En Guatemala, la OEA, NNUU, EEUU, CIDH, Unión Europea y Human Rights actuaron sobre un piso mínimo institucional existente y persistente a pesar de la captura criminal de una parte del Estado. En Venezuela, en cambio, la comunidad internacional es hasta ahora poco eficaz. En el acto más relevante, la OEA no pudo aprobar en julio una resolución firme contra el fraude en las elecciones en ese país. Se requerían 18 votos, pero respaldaron la resolución 17 países, 11 se abstuvieron y 5 se ausentaron, entre ellos México. Brasil y Colombia estuvieron entre los que se abstuvieron.
Si bien el presidente Lula cuestionó el resultado de las elecciones del 28 de julio, la diplomacia brasileña prefirió aparcar la acción colectiva y embarcarse –con la simpatía de los presidentes Petro y AMLO–, en un proceso incierto de mediación y presión a Maduro para forzar nuevas elecciones en Venezuela. Este movimiento descoloca a la OEA y UE, deja en posición adelantada a la comunidad internacional y contribuye a la estrategia de la dictadura venezolana de ganar tiempo. El escenario sigue siendo abierto luego de la resolución confirmatoria del fraude por el Tribunal Supremo de Justicia, aunque es evidente que ha terminado la etapa de una acción colectiva regional postelectoral.
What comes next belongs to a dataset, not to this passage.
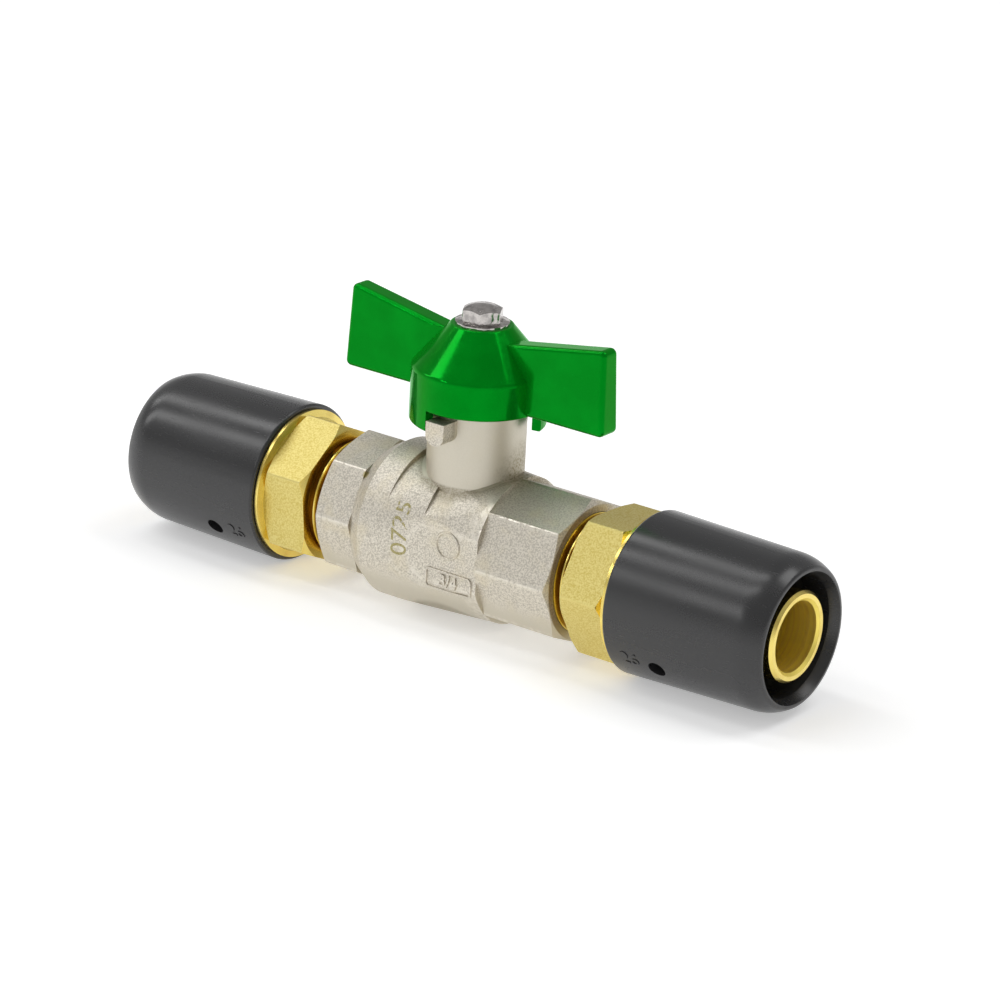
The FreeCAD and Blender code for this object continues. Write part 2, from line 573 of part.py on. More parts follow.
def makeConnector():
    body = newBody("end_connector", "left")
    turned(body, "Connector", [
        ("noseEnd", "seatRim"), ("noseEnd", "noseRadius"), ("noseRingLow", "noseRadius"),
        ("noseRingLow", "noseRingFloor"), ("noseRingHigh", "noseRingFloor"), ("noseRingHigh", "noseRadius"),
        ("noseStep", "noseRadius"), ("noseStep", "noseThread"), ("shoulderAt", "noseThread"),
        ("shoulderAt", "flatsRadius"), ("connectorFlatsEnd", "flatsRadius"), ("connectorEnd", "faceRadius"),
        ("connectorEnd", "tapRadius"), ("connectorTapEnd", "tapRadius"), ("connectorTapEnd", "bodyWay"),
        ("seatPocket", "bodyWay"), ("seatPocket", "seatRim")])
    flatten(body, "ConnectorFlats", "YZ_Plane", 8, "flatsCorner", "shoulderAt", "outside",
            "connectorAngle", "left")


def makeSealingRing(name, axis, across, up, wire, side="right"):
    # A rubber ring of round section.
    body = newBody(name, side)
    sketch = sketchOn(body, "XZ_Plane", name + "_section")
    circle(sketch, across, up, wire)
    revolve(body, sketch, axis)


def makeSeat(side):
    body = newBody("seat_ring_" + side, side)
    turned(body, "Seat_" + side, [
        ("seatLip", "bodyWay", "+seatCurve"), ("seatFront", "seatContact"), ("seatFront", "seatOuter"),
        ("seatBack", "seatOuter"), ("seatBack", "bodyWay")])


def makeBall():
    body = newBody("ball")
    turned(body, "Ball", [("-ballSide", "wayRadius", "-ballRadius"), ("ballSide", "wayRadius")])
    slot = sketchOn(body, "XZ_Plane", "BallSlot")
    outline(slot, [
        ("-slotHalf", "slotFloor"), ("slotHalf", "slotFloor"), ("slotHalf", "outside"),
        ("-slotHalf", "outside")])
    cut(body, slot, "ballWidth", both=True)


def makeStem():
    body = newBody("stem")
    turned(body, "Stem", [
        ("0", "shoulderLow"), ("stemShoulder", "shoulderLow"), ("stemShoulder", "shoulderHigh"),
        ("stemRadius", "shoulderHigh"), ("stemRadius", "lowGrooveFoot"), ("stemRingFloor", "lowGrooveFoot"),
        ("stemRingFloor", "lowGrooveHead"), ("stemRadius", "lowGrooveHead"),
        ("stemRadius", "highGrooveFoot"), ("stemRingFloor", "highGrooveFoot"),
        ("stemRingFloor", "highGrooveHead"), ("stemRadius", "highGrooveHead"), ("stemRadius", "stemTop"),
        ("screwHole", "stemTop"), ("screwHole", "screwHoleFloor"), ("0", "screwHoleTip")], "V_Axis")
    tang = sketchOn(body, "XY_Plane", "Tang", "tangFoot")
    outline(tang, [
        ("-tangHalf", "-tangReach"), ("tangHalf", "-tangReach"), ("tangHalf", "tangReach"),
        ("-tangHalf", "tangReach")])
    extrude(body, tang, "tangHeight", "PartDesign::Pad")
    flats = sketchOn(body, "XY_Plane", "StemFlats", "stemFlatsLow")
    for sign in ("", "-"):
        near, far = sign + "stemHalfFlats", sign + "outside"
        outline(flats, [("-outside", near), ("outside", near), ("outside", far), ("-outside", far)])
    cut(body, flats, "stemFlatsHeight")


def makeWasher():
    body = newBody("stem_washer")
    turned(body, "Washer", [
        ("stemBore", "shoulderHigh"), ("stemShoulder", "shoulderHigh"), ("stemShoulder", "washerTop"),
        ("stemBore", "washerTop")], "V_Axis")


def makeHandle():
    body = newBody("handle")
    wings = sketchOn(body, "XZ_Plane", "Wings")
    outline(wings, [
        ("wingInner", "wingStep"), ("wingInner", "wingLow"), ("wingTipLow", "wingLow"),
        ("wingTipHigh", "wingHigh"), ("wingRootAt", "wingRoot"), ("-wingRootAt", "wingRoot"),
        ("-wingTipHigh", "wingHigh"), ("-wingTipLow", "wingLow"), ("-wingInner", "wingLow"),
        ("-wingInner", "wingStep")])
    extrude(body, wings, "wingWidth", "PartDesign::Pad", both=True)
    # A casting thins toward the top, as it is drawn from its die.
    sides = sketchOn(body, "YZ_Plane", "WingSides")
    for sign in ("", "-"):
        low, high, far = sign + "wingHalfLow", sign + "wingHalfHigh", sign + "outside"
        outline(sides, [(low, "wingLow"), (far, "wingLow"), (far, "wingHigh"), (high, "wingHigh")])
    cut(body, sides, "wingSpan", both=True)
    roundEdges(body, "TipCorners", "wingCorner", tipCorner)
    roundEdges(body, "WingEdges", "wingRound", wingEdge)

    turned(body, "Hub", [
        ("0", "stemFlatsLow"), ("hubBore", "stemFlatsLow"), ("hubBore", "ceiling"),
        ("skirtInner", "ceiling"), ("skirtInner", "skirtDeep"), ("skirtRadius", "skirtDeep"),
        ("skirtRadius", "bendLow", "+coneBend"), ("bendHighRadius", "bendHigh"),
        ("hubTopRadius", "hubTop"), ("0", "hubTop")], "V_Axis")

    # The skirt is shallow over a quarter turn and the lug's width, so that its ends meet the lug.
    opening = sketchOn(body, "XY_Plane", "StopOpening", "skirtDeep")
    outline(opening, [("0", "0"), ("-stopSide", "-stopReach", "+outside"), ("stopReach", "stopSide")])
    cut(body, opening, "openingHeight")

    hole = sketchOn(body, "XY_Plane", "StemHole", "stemFlatsLow")
    outline(hole, [
        ("hubBoreSide", "-hubHalfFlats", "+hubBore"), ("hubBoreSide", "hubHalfFlats"),
        ("-hubBoreSide", "hubHalfFlats", "+hubBore"), ("-hubBoreSide", "-hubHalfFlats")])
    cut(body, hole, "hubFlatsHeight")
    roundEdges(body, "RimEdges", "rimRound", rimEdge)


def tipCorner(edge):
    # A short edge across the wing's thickness, out at its tip.
    ends = [vertex.Point for vertex in edge.Vertexes]
    crosses = ends[0].y * ends[-1].y < 0
    return crosses and min(abs(end.x) for end in ends) > size("skirtRadius")


def wingEdge(edge):
    # Any edge of a wing's side face, but for those buried in the hub.
    ends = [vertex.Point for vertex in edge.Vertexes]
    crosses = ends[0].y * ends[-1].y < 0
    return not crosses and max(abs(end.x) for end in ends) > size("skirtRadius")


def rimEdge(edge):
    # The round edges of the skirt's two rims and of the flat top.
    if edge.Curve.TypeId != "Part::GeomCircle":
        return False
    height = edge.Curve.Center.z
    atRim = min(abs(height - size("skirtDeep")), abs(height - size("skirtLow"))) < TINY
    atTop = abs(height - size("hubTop")) < TINY and abs(edge.Curve.Radius - size("hubTopRadius")) < TINY
    return atTop or (atRim and abs(edge.Curve.Radius - size("skirtRadius")) < TINY)


def makeScrew():
    body = newBody("handle_screw")
    turned(body, "Screw", [
        ("0", "screwFoot"), ("screwTipRadius", "screwFoot"), ("screwShank", "screwTaper"),
        ("screwShank", "hubTop"), ("screwFlange", "hubTop"), ("screwFlange", "screwRimTop"),
        ("screwRadius", "screwConeTop"), ("screwRadius", "screwShoulder", "+screwDomeRadius"),
        ("0", "screwTop")], "V_Axis")
    flatten(body, "ScrewFlats", "XY_Plane", 6, "screwCorner", "screwConeTop", "outside", "screwAngle")


def makeAdapter(side):
    body = newBody("adapter_" + side, side)
    turned(body, "Adapter_" + side, [
        ("adapterInner", "stubBore"), ("adapterInner", "threadLeadRadius"), ("threadLead", "threadRadius"),
        ("crestBefore", "threadRadius"), ("valleyStart", "undercutRadius"), ("valleyEnd", "undercutRadius"),
        ("lastCrest", "threadRadius"), ("threadEnd", "threadRadius"), ("threadRunOut", "undercutRadius"),
        ("adapterFace", "undercutRadius"), ("adapterFace", "hexFaceRadius"), ("hexFull", "hexRadius"),
        ("hexClose", "hexRadius"),
        ("hexEnd", "hexFaceRadius"), ("collarStart", "collarRadius"), ("collarEnd", "collarRadius"),
        ("collarEnd", "spigotRadius"), ("snapStart", "spigotRadius"), ("snapStart", "snapRadius"),
        ("snapEnd", "snapRadius"), ("snapEnd", "spigotRadius"), ("spigotEnd", "spigotRadius"),
        ("spigotEnd", "stubRadius"), ("innerGrooveStart", "stubRadius"),
        ("innerGrooveStart", "stubRingFloor"), ("innerGrooveEnd", "stubRingFloor"),
        ("innerGrooveEnd", "stubRadius"), ("outerGrooveStart", "stubRadius"),
        ("outerGrooveStart", "stubRingFloor"), ("outerGrooveEnd", "stubRingFloor"),
        ("outerGrooveEnd", "stubRadius"), ("stubTipStart", "stubRadius"), ("stubEnd", "stubTipRadius"),
        ("stubEnd", "stubMouth"), ("stubTipStart", "stubBore")])
    flatten(body, "AdapterFlats_" + side, "YZ_Plane", 6, "adapterCorner", "adapterFace", "hexLength",
            "adapterAngle" + side.title(), side)


def makeBaseRing(side):
    body = newBody("base_ring_" + side, side)
    turned(body, "Base_" + side, [
        ("baseStart", "baseInner"), ("baseStart", "ringOuter"), ("baseEnd", "ringOuter"),
        ("baseEnd", "baseInner")])


def cutWindow(body, side):
    # The round inspection hole through one wall.
    sketch = sketchOn(body, "XY_Plane", body.Label + "_window")
    turnSketch(sketch, FreeCAD.Vector(SIDES[side], 0, 0), "windowAngle")
    circle(sketch, "windowAt", "0", "windowSize")
    cut(body, sketch, "outside")


def makeSpacer(side):
    body = newBody("spacer_ring_" + side, side)
    turned(body, "Spacer_" + side, [
        ("spacerStart", "sleeveWay"), ("spacerStart", "ringOuter"), ("spacerEnd", "ringOuter"),
        ("spacerEnd", "sleeveWay")])
    cutWindow(body, side)


def makeGripRing(side):
    body = newBody("grip_ring_" + side, side)
    points = [("gripStart", "gripRoot"), ("gripStart", "ringOuter"), ("gripEnd", "gripFront")]
    points.append(("gripEnd", "gripRoot"))
    for tooth in ("toothThird", "toothSecond", "toothFirst"):
        points += [(tooth, "gripInner"), (tooth, "gripRoot")]
    turned(body, "Grip_" + side, points)
    split = sketchOn(body, "XY_Plane", "Split_" + side)
    outline(split, [
        ("spacerEnd", "-gripHalfSplit"), ("coneEnd", "-gripHalfSplit"), ("coneEnd", "gripHalfSplit"),
        ("spacerEnd", "gripHalfSplit")])
    cut(body, split, "outside")


def makeSleeve(side):
    body = newBody("sleeve_" + side, side)
    turned(body, "Sleeve_" + side, [
        ("sleeveStart", "sleeveSocket"), ("sleeveStart", "sleeveEdgeRadius", "-sleeveEdge"),
        ("sleeveHead", "sleeveRadius"), ("mouthStart", "sleeveMouth", "-mouthArc"),
        ("lipStart", "lipOuter", "-lipRound"), ("sleeveEnd", "lipRadius"), ("sleeveEnd", "lipInner"),
        ("mouthInner", "sleeveWay"), ("coneEnd", "sleeveWay"), ("coneEnd", "coneFront"),
        ("coneStart", "sleeveSocket"), ("beadEnd", "sleeveSocket"), ("beadEnd", "beadRadius"),
        ("beadStart", "beadRadius"), ("beadStart", "sleeveSocket")])
    cutWindow(body, side)


makeBody()
makeConnector()
makeSealingRing("connector_o_ring", "H_Axis", "noseRingAt", "noseRingRadius", "ringWire", "left")
makeBall()
makeStem()
makeWasher()
makeSealingRing("stem_o_ring_lower", "V_Axis", "stemRingRadius", "stemRingLow", "ringWire")
makeSealingRing("stem_o_ring_upper", "V_Axis", "stemRingRadius", "stemRingHigh", "ringWire")
makeHandle()
makeScrew()
for side in SIDES:
    makeSeat(side)
    makeAdapter(side)
    makeSealingRing("stub_o_ring_%s_inner" % side, "H_Axis", "stubRingAt", "stubRingRadius",
                    "stubRingWire", side)
    makeSealingRing("stub_o_ring_%s_outer" % side, "H_Axis", "stubRingOuter", "stubRingRadius",
                    "stubRingWire", side)
    makeBaseRing(side)
    makeSpacer(side)
    makeGripRing(side)
    makeSleeve(side)

doc.recompute()
for item in doc.Objects:
    if "Invalid" in item.State or "Error" in item.State:
        raise RuntimeError("%s failed: %s" % (item.Name, item.State))

pieces = [item for item in doc.Objects if item.TypeId == "PartDesign::Body"]
for piece in pieces:
    if piece.Shape.isNull() or not piece.Shape.isValid() or len(piece.Shape.Solids) != 1:
        raise RuntimeError("%s is not one sound solid" % piece.Label)

os.makedirs("parts", exist_ok=True)
for piece in pieces:
    piece.Shape.exportStep(os.path.join("parts", piece.Label + ".step"))
    print("%-24s %9.1f mm3" % (piece.Label, piece.Shape.Volume))
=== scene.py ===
import json
import math

import bmesh
import bpy
from mathutils import Matrix, Vector
from mathutils.bvhtree import BVHTree


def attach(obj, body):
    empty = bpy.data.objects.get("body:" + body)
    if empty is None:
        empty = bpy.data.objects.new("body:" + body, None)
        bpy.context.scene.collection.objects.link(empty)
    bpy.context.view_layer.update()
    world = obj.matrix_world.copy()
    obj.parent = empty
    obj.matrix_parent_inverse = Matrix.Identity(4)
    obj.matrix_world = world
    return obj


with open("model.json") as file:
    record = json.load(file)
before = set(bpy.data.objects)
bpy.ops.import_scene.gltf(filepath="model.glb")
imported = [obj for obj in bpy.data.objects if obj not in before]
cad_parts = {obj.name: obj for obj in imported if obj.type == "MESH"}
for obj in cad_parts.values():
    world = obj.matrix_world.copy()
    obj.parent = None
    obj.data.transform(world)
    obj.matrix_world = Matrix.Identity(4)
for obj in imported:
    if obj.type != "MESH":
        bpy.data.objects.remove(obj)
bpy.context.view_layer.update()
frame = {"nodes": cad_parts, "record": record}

nodes = frame["nodes"]
mm = 0.001
outside = 40 * mm  # a ray starts this far out to meet a surface from outside
print("frame loaded:", len(nodes), "nodes")


class Wire:  # a socket that can stand in a sum, as in 1 - mask
    def __init__(self, finish, socket):
        self.finish = finish
        self.socket = socket

    def math(self, operation, left, right=0.0):
        return self.finish.node("ShaderNodeMath", {"operation": operation}, {0: left, 1: right})

    def __add__(self, other):
        return self.math("ADD", self, other)

    def __radd__(self, other):
        return self.math("ADD", other, self)

    def __sub__(self, other):
        return self.math("SUBTRACT", self, other)

    def __rsub__(self, other):
        return self.math("SUBTRACT", other, self)

    def __mul__(self, other):
        return self.math("MULTIPLY", self, other)

    def __rmul__(self, other):
        return self.math("MULTIPLY", other, self)

    def __pow__(self, other):
        return self.math("POWER", self, other)

    def __abs__(self):
        return self.math("ABSOLUTE", self)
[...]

El mensaje de las elecciones venezolanas es claro: un régimen autoritario que ha capturado partes vitales del Estado y que cuenta con el apoyo de los militares, y que realiza elecciones escandalosamente fraudulentas, puede salirse con la suya frente a una comunidad internacional debilitada o fragmentada. Este aviso tiene letras grandes para los países que padecen este tipo de régimen, de derecha o izquierda, y que se introducen en procesos electorales. El primero de ellos es el Perú.